Katzenbach, J. R. & Smith, D. K. (1992). Why teams matter. McKinsey Quarterly, (3), 3--27.

5 Comments

    • I thoroughly enjoyed reading your journal reflection. You questioned the TBL course which we have all been through and asked the question that we all thought at the beginning - "are they simply trying to sway students?" You didn't just ask the question, you then proceeded to answer it which I think is vital in journal reflections. Questioning things is a good way to get further depth to your argument.
    • You brought in goal alignment which we had talked about in class and then backed it up with part of the readings. Most people stop here but you go further by "agreeing with such perspectives". Sometimes though you might not agree with EVERYTHING that they say and you can select bits and question them too. 

    I thought it was a great reflection and looks like you will do well in your end of semester journal if you keep this high quality up. Well done

  1.  

    By questioning the present state of ourselves is a very good start to a reflection therefore you've done a great job on this by questioning how is team based learning beneficial and relating this to the independent nature of uni work. 

    It's also very insightful the way you connects your reflections with the readings such as the common goal and how it operated in your decision on the CV. 

    From these reflective thinking you've analysed and and evaluated the outcome (what you've learnt from this) which shows you've applied Bloom's taxonomy and enhanced your learning process. 

    I would suggest that you could elaborate this further by reflecting on your team experience so far with your team in relation to the functioning and goal alignments of the group. 

    keep up with the good work :D your journal has provided me with a clear idea of your reflection process which I think by reading your journal would help me improve my next journal too! 

     

    good job! 

    1. Yes, I think you are right, it would be better if there was a stronger connection between the team experience and goal alignment.
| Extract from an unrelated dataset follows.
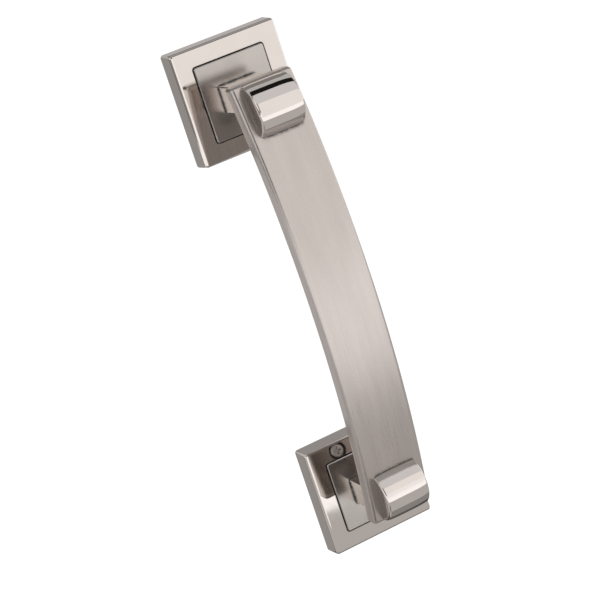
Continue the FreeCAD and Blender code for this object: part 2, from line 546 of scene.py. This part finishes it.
# The part of the noise that shows as smudges
SMUDGE_SPREAD = (0.42, 0.70)
# Depth of a hairline, as a share of the long waves' height
HAIRLINE_DEPTH = 0.002


def hand_polish(sheet, given):
    """Smudges, hairlines and the long waves of a hand-polished surface."""
    place = sheet.place()
    smudge_scale = sheet.math("DIVIDE", 1.0, given["Smudge"])
    smudges = sheet.noise("smudges", place, smudge_scale, detail=4.0)
    scratches = effect(sheet, fine_scratches, Spacing=0.0005, Length=0.010)
    wave_scale = sheet.math("DIVIDE", 1.0, given["Wave"])
    waves = sheet.noise("polishing waves", place, wave_scale, detail=1.0)
    return {
        "Dull": sheet.map_range(smudges, *SMUDGE_SPREAD),
        "Marks": scratches["Mask"],
        "Height": sheet.math("MULTIPLY_ADD", scratches["Height"], HAIRLINE_DEPTH, waves),
    }


def bow_place(sheet, given):
    """Height over the bar's bowed face, and place along and across it, for a point."""
    point = sheet.feed(sheet.add("ShaderNodeSeparateXYZ"), {"Vector": sheet.place()})
    depth = sheet.math("SUBTRACT", given["Depth"], point["Y"])
    squares = [sheet.math("MULTIPLY", side, side) for side in (depth, point["Z"])]
    radius = sheet.math("SQRT", sheet.math("ADD", *squares))
    angle = sheet.math("ARCTAN2", point["Z"], depth)
    return {
        "Height": sheet.math("SUBTRACT", radius, given["Radius"]),
        "Along": sheet.math("MULTIPLY", angle, given["Radius"]),
        "Across": point["X"],
    }


def over_bow(sheet, finishes):
    """The place of a point on the bar's own bow."""
    return effect(sheet, bow_place, Radius=finishes.bow_radius, Depth=finishes.bow_depth)


def new_material(name):
    """A material without nodes, and a sheet to fill it."""
    material = bpy.data.materials.new(name)
    material.use_nodes = True
    material.node_tree.nodes.clear()
    return material, NodeSheet(material.node_tree)


def new_object(name, data):
    """An object that stands in the scene at once."""
    made = bpy.data.objects.new(name, data)
    bpy.context.scene.collection.objects.link(made)
    return made


def finish_metal(sheet, colour, roughness, height, relief, painted_shade=None):
    """The metal's shader; relief is the depth of the height, and the last argument a mask of
    painted shade, laid on as a matt dark layer.
    """
    bump = sheet.add("ShaderNodeBump", "relief")
    sheet.feed(bump, {"Strength": 1.0, "Distance": relief, "Height": height})
    metal = sheet.add("ShaderNodeBsdfPrincipled", "metal")
    # Where the painted shade lies, the metal gives way to a dark matt layer
    inputs = {
        "Base Color": colour,
        "Metallic": 1.0 if painted_shade is None else sheet.math("SUBTRACT", 1.0, painted_shade),
        "Roughness": roughness,
        "Specular IOR Level": PAINTED_SHADE_SHEEN,
        "Normal": bump.outputs["Normal"],
    }
    shown = sheet.feed(metal, inputs)["BSDF"]
    sheet.feed(sheet.add("ShaderNodeOutputMaterial"), {"Surface": shown})


def mixed(sheet, mask, colour, other):
    """Goes from one colour to another as the mask goes from 0 to 1."""
    mix = sheet.add("ShaderNodeMix", "mixed colours", data_type="RGBA")
    return sheet.feed(mix, {"Factor": mask, "A": colour, "B": other})["Result"]


def scaled(colour, factor):
    """A colour made lighter or darker."""
    return tuple(min(1.0, part * factor) for part in colour)


def shaded(sheet, mask, colour, shades):
    """A colour that goes from one shade of it to another as the mask goes from 0 to 1."""
    return mixed(sheet, mask, *(scaled(colour, shade) for shade in shades))


def roughened(sheet, roughness, *marks):
    """A roughness to which each mask adds its share."""
    for mask, share in marks:
        roughness = sheet.math("MULTIPLY_ADD", mask, share, roughness)
    return roughness


# The fine streaks are this many times narrower and shorter than the wide ones
FINE_NARROWER = 6
FINE_SHORTER = 3
# A cloud's length in widths
CLOUD_LENGTH = 7
# Share of the wide streaks beside the fine ones, and of all streaks beside the clouds
WIDE_SHARE = 0.6
STREAK_SHARE = 0.45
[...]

I'm less persuaded that the learning journal has a strong connection with evaluation in a 'Bloomian' sense. There needs to be a more concrete/explicit example; saying specifically what his experience was (with and without goal alignment) for their to be real evidence of evaluation. 

       

      I glad you've learning from this learning journal. That's the way it is meant to work.

  2. In your first paragraph you do a solid job of going around Kolb's cycle (I'm not going to cite it as I assume that by now it is 'common knowledge' amongst the target audience of this wiki). You might be a little more explicit in doing that: laying out your experience, reflection, theorising, etc, in more detail.

    So, having identified that teams are—generally speaking—a good thing, you start to look at the pre-conditions for a good team (in this context), namely goal alignment, mutual accoutnability, etc..

    To really make this a powerful learning journal you need to see how these play out for you. How has having goal alignment (for instance) impacted you/your team. What have you experience around that ... and how it leads to learnin? You need to go beyond 'accepting the received wisdom' and connect it to your own experiences and your own theorising. For example, have you experienced teams where there has not been goal alignment? What happened? Why do you think goal alignment would have made a difference? What will you do differently in teams (e.g., how will you either select teams for goal alignment—which might be impractical—or how will you try to create goal alignment? You might also consider how closely you have goal alignment with the rest of your team members.

    Thinking of Bloom's taxonomy, there is little evidence of higher order levels; for example, there is no evidence of application (which there would have been if you had tried to do something with the idea of goal alignment with your team).

    1. Hi Peter,

      Thanks for all of the feedback you have given me. Ill try to take it all on board for the journals ahead.